Our greatest glory is not in never falling, but in getting up every time we do.
Respect yourself and others will respect you."
Confucius
So, then you grow, he grows, and that's not to say you can't go for coffee, but at least for the first three or more months, Phone, internet, or no contact. If he wants to see the kids... YOu will have to decide, maybe as a family member to help and take them to see him, so you can stay away. Hard, but it may be very helpful.

"If a man will begin with certainties, he shall end in doubts, but if he will content to begin with doubts, he shall end in certainties." ~Francis Bacon

"How do I make sure he's gonna change?"-You To be sure of change, give it time. For "only time will tell."
"How do I believe him?"-you Know yourself, then you may be able to believe him.
"Or do I just plain get my things and my children and leave?"-you Some times the hardes thing to do, is the right thing to do; however, it is only one of many possibilities.
“When one door of happiness closes, another opens; but often we look so long at the closed door that we do not see the one which has been opened for us.”-Helen Keller quotes

“Fear is the path to the dark side. Fear leads to anger. Anger leads to hate. Hate leads to suffering.”-Yoda If you are afraid your actions maybe twisted and cause harm rather than good. Be mindful of yourself so as to keep you from making hasty and painful desitions. Also, if you keep living the way you are, you run the risk of going through Yoda's words. You may even resent others if you choose to stay for them...
I hope that helps.
May peace and kindness bewith you.

DoulaLC
Apr 10, 2009, 03:12 AM
You will have to decide how many chances are you willing to give for things to truly change. Some people say one time only... others will try several times.

If he wants things to improve, he will have to be willing to be totally honest and open with you and with what he does. It is quite possible he has a problem with pornography... that should be discussed. It could be just the thrill of the chase he derives from these sites, which to many would be a problem in itself... but given his past, it is like playing with fire. You both will have to take a good look at your relationship and talk about your needs and wants... as well as what are acceptable and unacceptable boundries of behaviour for both of you.

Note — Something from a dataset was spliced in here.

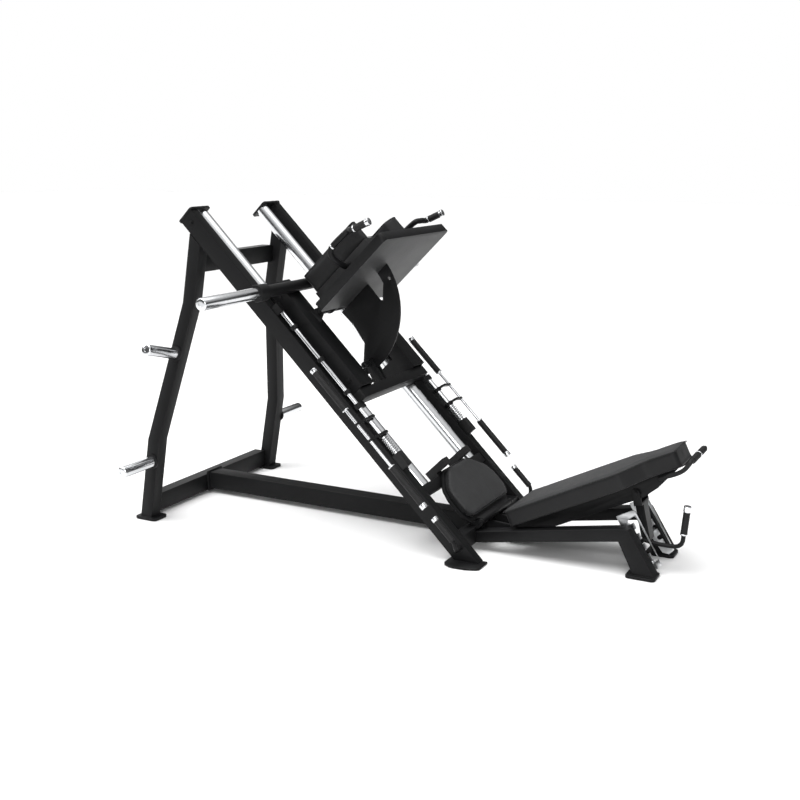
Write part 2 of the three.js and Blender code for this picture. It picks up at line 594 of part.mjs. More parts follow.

Are you on the same page or have things changed over the years? Sometimes one partner goes along thinking things are just fine while the other quietly feels their needs are not being met. Instead of speaking up, the needs may get met elsewhere.

Counseling may be an option to consider if you both find it difficult to discuss on your own.

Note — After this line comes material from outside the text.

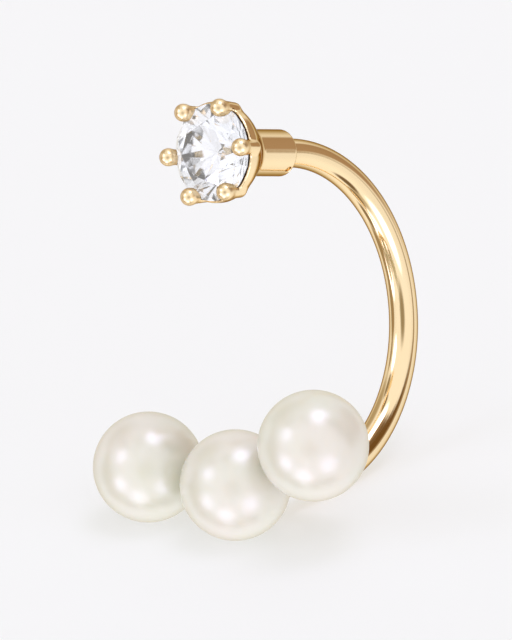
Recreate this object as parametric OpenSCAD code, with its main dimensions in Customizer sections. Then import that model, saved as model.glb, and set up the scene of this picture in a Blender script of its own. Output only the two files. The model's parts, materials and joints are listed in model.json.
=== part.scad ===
// Ear jacket earring: a claw-set brilliant in front of the ear lobe, a round gold wire that
// bends behind the lobe, and three pearls in a row under it, carried by a bar on the wire's end.
// The pieces are drawn as they are worn: the head's axis is level and runs back along +Y, +Z is
// up, and the point y = 0 of that axis is level with the tips of the claws. The whole earring is
// then set down on two of its pearls and the lowest bend of its wire, as it stands by itself.

/* [Stone] */
// Diameter of the brilliant at its girdle
stone_d = 3.5; // [3:0.1:3.6]
// Width of the table, as a share of the diameter
table_share = 0.57; // [0.53:0.01:0.62]
// Slope of the kite facets of the crown, in degrees
crown_angle = 34; // [30:1:36]
// Slope of the main facets under the girdle, in degrees
pavilion_angle = 41; // [40:0.5:42]

/* [Setting] */
// Outer diameter of the cup that holds the stone
cup_d = 3.64; // [3.6:0.02:3.8]
// Depth of the cup's front edge behind the claw tips
rim_y = 0.5; // [0.47:0.01:0.55]
// Depth at which the cup's wall starts to close
shoulder_y = 0.8; // [0.7:0.05:0.9]
// Depth at which the cup meets the collar
neck_y = 2.1; // [2.05:0.05:2.3]
// Distance of the claw tips from the head's axis
claw_ring_r = 1.78; // [1.74:0.01:1.84]
// Thickness of a claw
claw_d = 0.46; // [0.4:0.02:0.5]
// Diameter of the bead at a claw's tip
bead_d = 0.58; // [0.54:0.02:0.64]
// Turn of the ring of claws about the head's axis, in degrees
claw_turn = 5.6; // [0:0.1:30]

/* [Collar] */
// Outer diameter of the collar behind the cup
collar_d = 1.74; // [1.6:0.02:2]
// Depth of the collar's back end
collar_back_y = 4; // [3.8:0.1:4.2]
// Bevel of the collar's back edge
collar_bevel = 0.08; // [0.04:0.02:0.12]
// Depth of the bottom of the collar's bore
bore_end_y = 2.35; // [2.3:0.05:2.6]
// Radial clearance between the wire and the collar's bore
fit_gap = 0.03; // [0.02:0.01:0.05]

/* [Wire] */
// Thickness of the ear wire
wire_d = 1.05; // [0.9:0.05:1.15]
// Depth at which the wire starts to bend
bend_start_y = 4.55; // [4.3:0.05:4.8]
// Radius of the upper bend, along the middle of the wire
upper_bend_r = 6.2; // [5.8:0.1:6.6]
// Radius of the lower bend, along the middle of the wire
lower_bend_r = 5.73; // [5.5:0.01:6]

/* [Pearls] */
// Diameter of a pearl
pearl_d = 4; // [3.6:0.1:4.1]
// Gap between neighbouring pearls
pearl_gap = 0.04; // [0.02:0.01:0.1]
// Depth of the left pearl's middle behind the claw tips
left_pearl_y = 1.41; // [1.2:0.01:1.8]
// Depth of the middle pearl's middle behind the claw tips
middle_pearl_y = 1.66; // [1.4:0.01:1.8]
// Depth of the right pearl's middle behind the claw tips
right_pearl_y = 1.63; // [1.4:0.01:1.8]
// Rise of the left pearl over the middle one
left_rise = 0.63; // [0.4:0.01:0.9]
// Rise of the right pearl over the middle one
right_rise = 1.43; // [1.2:0.01:1.6]

/* [Pearl bar] */
// Thickness of the bar behind the pearls
bar_d = 0.8; // [0.7:0.05:0.9]
// Drop of the bar's middle below the middles of the pearls
bar_drop = 0.44; // [0.36:0.02:0.5]
// Thickness of the pegs in the pearls
peg_d = 0.7; // [0.6:0.05:0.8]
// Length of a peg inside its pearl
peg_grip = 1.4; // [1.2:0.1:1.6]

/* [Hidden] */
$fn = 96;

gold = [0.87, 0.68, 0.42];
nacre = [0.95, 0.93, 0.89];
crystal = [0.9, 0.94, 0.97];

overlap = 0.02;       // how far soldered shapes run into each other
overrun = 0.5;        // how far a drill starts outside what it cuts

// The stone
stone_r = stone_d / 2;
stone_sides = 8;           // how many times the pattern of its facets repeats
girdle_t = 0.06;
girdle_lead = 0.08;        // how far the girdle is in front of the cup's edge
girdle_y = rim_y - girdle_lead;
table_r = stone_r * table_share;
crown_h = (stone_r - table_r) * tan(crown_angle);
pavilion_h = stone_r * tan(pavilion_angle);
table_y = girdle_y - girdle_t / 2 - crown_h;
culet_y = girdle_y + girdle_t / 2 + pavilion_h;
star_share = 0.5;          // how far a star facet reaches from the table to the girdle
lower_half_share = 0.77;   // how far the lower girdle facets reach from the girdle to the culet
stone_gap = 0.03;          // between the stone and the metal that holds it

// The cup: straight behind its front edge, then closing to the collar
cup_r = cup_d / 2;
collar_r = collar_d / 2;
rim_bevel = 0.03;
roundness = 1.4;           // 1 would close the cup in a straight line
function wall_r(share) = collar_r + (cup_r - collar_r) * (1 - pow(share, roundness));

// A claw: a finger beside the stone, an elbow at the shoulder and a root inside the cup's wall
claw_count = 6;
elbow_lean = 0.05;         // how much closer to the axis a claw is at its elbow
elbow_lag = 0.05;          // depth of an elbow behind the shoulder
root_r = 1.1;
root_y = 1.3;

// The wire, and its tenon in the collar
wire_r = wire_d / 2;
bore_r = wire_r + fit_gap;
tenon_gap = 0.05;          // between the end of the tenon and the bottom of the bore
tenon_y = bore_end_y + tenon_gap;
wire_low_z = -(upper_bend_r + lower_bend_r);
lower_bend_y = bend_start_y + upper_bend_r - lower_bend_r;
wire_low_end = [0, lower_bend_y, wire_low_z];

// Middles of the pearls, from the gap between neighbours and the rise of each outer one
pearl_r = pearl_d / 2;
pitch = pearl_d + pearl_gap;
function reach(rise, depth) = sqrt(pitch * pitch - rise * rise - depth * depth);
left_at = [-reach(left_rise, middle_pearl_y - left_pearl_y), left_pearl_y,
    wire_low_z + left_rise];
middle_at = [0, middle_pearl_y, wire_low_z];
right_at = [reach(right_rise, middle_pearl_y - right_pearl_y), right_pearl_y,
    wire_low_z + right_rise];

// The bar behind the pearls, its ends a little short of the outer pearls' middles
bar_r = bar_d / 2;
peg_r = peg_d / 2;
hole_r = peg_r + fit_gap;
hole_room = 0.1;           // between the end of a peg and the bottom of its hole
bar_gap = 0.05;            // between the bar and the pearls
wire_gap = 0.04;           // between the wire's end and the middle pearl
bar_offset = [0, pearl_r + bar_r + bar_gap, -bar_drop];
bar_middle = middle_at + bar_offset;
bar_reach = 0.92;          // length of each half of the bar, as a share of the pearls' distance
function bar_end(pearl) = bar_middle + bar_reach * (pearl - middle_at);
wire_end_y = middle_pearl_y + pearl_r + wire_gap;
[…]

The wondering and not knowing for sure are horrible to live with... discover how much effort you both want to put into it to make your marriage better. It can be done if both are willing to go all out for it, but if there ever comes a time where you decide that you just can't rebuild the trust enough, you may have some tough choices to make.

I am so sorry you are having to go through this experience... I wish you well.

Jake2008
Apr 12, 2009, 02:50 AM
The account that you logged into was the one he had before he met you. That is where you found current online dating and sexual encounter sites. So, this is not like a one shot deal, he's been dishonest and cheating for at least 7 years.

Plus the one affair that you know of. Plus the porn.

I would be asking myself how many lies I can deal with, not if there are any lies. It's pretty obvious he has had extra curricular activities going on for at least as long as you've known him, and probably before that.

You are dealing with a person who lives a parallel life. For whatever reasons, the affair, the porn, the online dating, the sexual encounter sites have been an ongoing issue for a very long time, and his social and sexual needs are being met in what he has found for himself, by himself. He found these sites by accident? Sure he did...

I would doubt his sincerity, his honesty, his integrity, and his commitment to his marriage. It isn't enough he says he's going to stop. He hasn't. Had you known of his interests prior to marriage, would you have married him?

Well, the interests are the same now as they were then. That he has deceived you all these years, is a very, very serious problem that needs immediate intervention of some type, through counselling.

If the marriage is worth saving, he should be doing less crying, and step up like a man, do the right thing, and get help.

liz28
Apr 13, 2009, 02:46 PM
Can you trust him? I don't think so because he abuse your trust time after time. Of course he is going cry when he being confronted with the truth. That's is his first reaction then he starts saying "he is going change or it would happen again" but he does it until he gets caught again.

This seems to be his behavior but he doesn't realize or maybe care about the pain it is causing you and the load you have to carry from his lies.

This isn't a marriage or a healthy one at that. If you continue to stay with him without him changing his ways it is going cost you in the end. You must get depression from this or start second guessing yourself which can lead to low self-esteem.

Marriage counseling and counseling for yourself might help but sometimes a leopard doesn't change it spots and in the end you have to do what is the best interest for yourself and kids.

cozyk
Apr 14, 2009, 04:17 PM
TOTAL DISCLOSURE. If he wants you to trust him, he has to be an open book with you. And, he will do it happily if he really wants to make things work with you. He has to be accountable for every action, be willing to show every email, or snail mail, and not pull "an attitude" when you question him. Privacy is the price he has to pay to earn your trust again. When this has gone on for quite some time, you will know when he has proven himself and you have to let it go. You can't throw it in his face whenever you have an argument about something either.

The saying, "once a cheater, always a cheater" is NOT always true. I know. I cheated years ago. I ask for forgiveness and was willing to do whatever it took to gain my husbands trust and respect back. I have never , nor will I ever cheat again. It was a huge mistake where I let my ego get in the way of my good sense.

I'm not saying my story is everyone's story . But when you hear, "once a cheater always a cheater" remember that is not always true.
I remember I said to my husband. "You don't have to believe what I say because I know you don't trust me. What I said was, "watch me". My actions spoke for me and showed him that I had learned from my mistake and could be totally trusted.